Mr. Rothstein says it is important to work with a lender who will listen to the seniors before recommending a reverse mortgage.

“The best way to find someone who does a lot of reverse mortgages is to check with the National Reverse Mortgage Lenders Association,” he says. The consumer website for NRMLA is www.reversemortgage.org.

“The homeowners need to sit with someone who will discuss their needs and help them figure out how to achieve what they are trying to accomplish.”

Mr. Warner says the first question to discuss with a reverse-mortgage consultant should be why it is being considered.

“If someone wants to pay off their mortgage, then they are more likely to want a fixed-rate, lump-sum reverse mortgage,” Mr. Warner says. “Those who want extra cash flow are more likely to want the adjustable-rate mortgage that provides a guaranteed monthly check for as long as they live in the home.”

While Mr. Onks says most of his customers now take out a reverse mortgage to pay off their existing mortgage, many of them also choose to pay off credit-card debt or other bills in order to provide for better monthly cash flow.

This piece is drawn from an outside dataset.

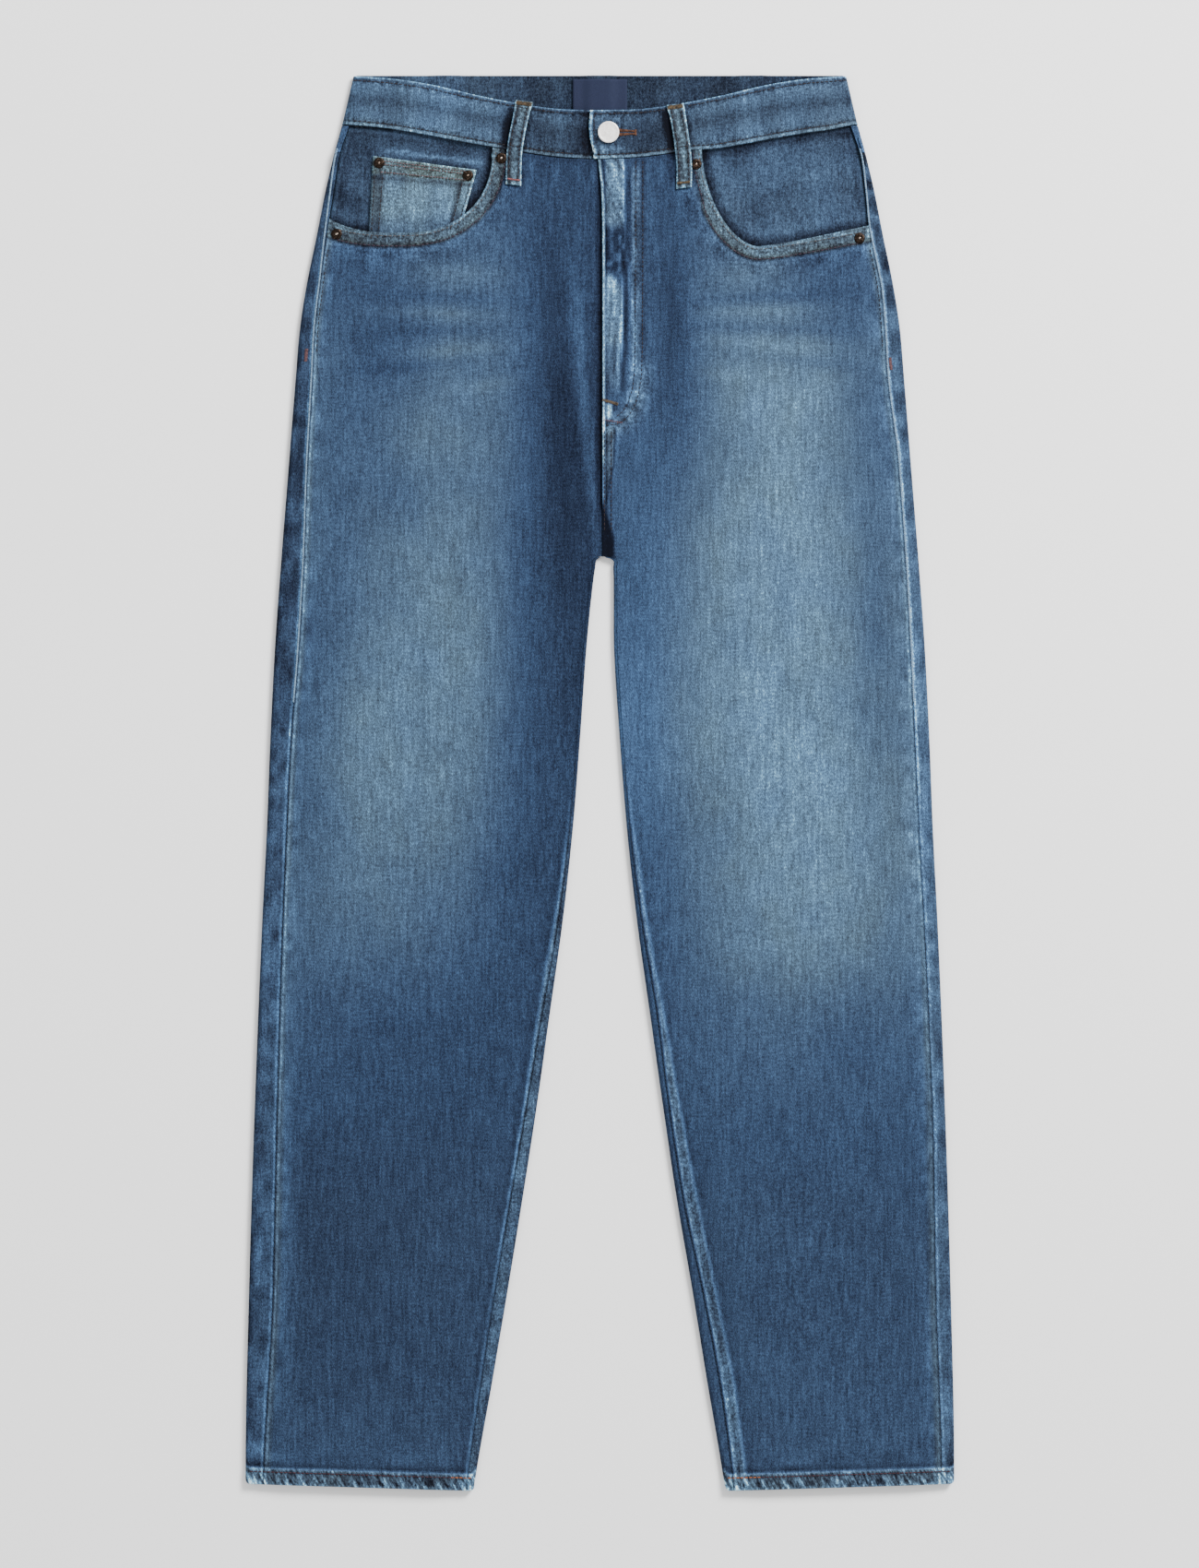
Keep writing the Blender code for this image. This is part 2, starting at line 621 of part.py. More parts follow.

“Some borrowers choose to help their adult kids or their grandchildren, basically giving them their inheritance now instead of when the house is sold,” Mr. Onks says.

Mr. Rothstein divides reverse-mortgage borrowers into those with needs and those with wants.

“The ‘needs’ borrowers are those who want to grow old in their home but need to make the home handicap-accessible or take care of deferred maintenance,” Mr. Rothstein says. “A few years ago, I worked with two sisters in their 90s who had plenty of equity in their home but had drained their savings. They used the reverse mortgage to fix up their home and create cash flow, and now one of them is 100 and they still live there.”

Mr. Rothstein also has worked with seniors who own their home without a mortgage but need the income from a reverse mortgage to pay the property taxes.

“The ‘wants’ borrowers have equity in their home and want to use it to travel, to give to their families, enlarge their home or for estate planning to create a trust fund,” Mr. Rothstein says. “There is a different story for every person.”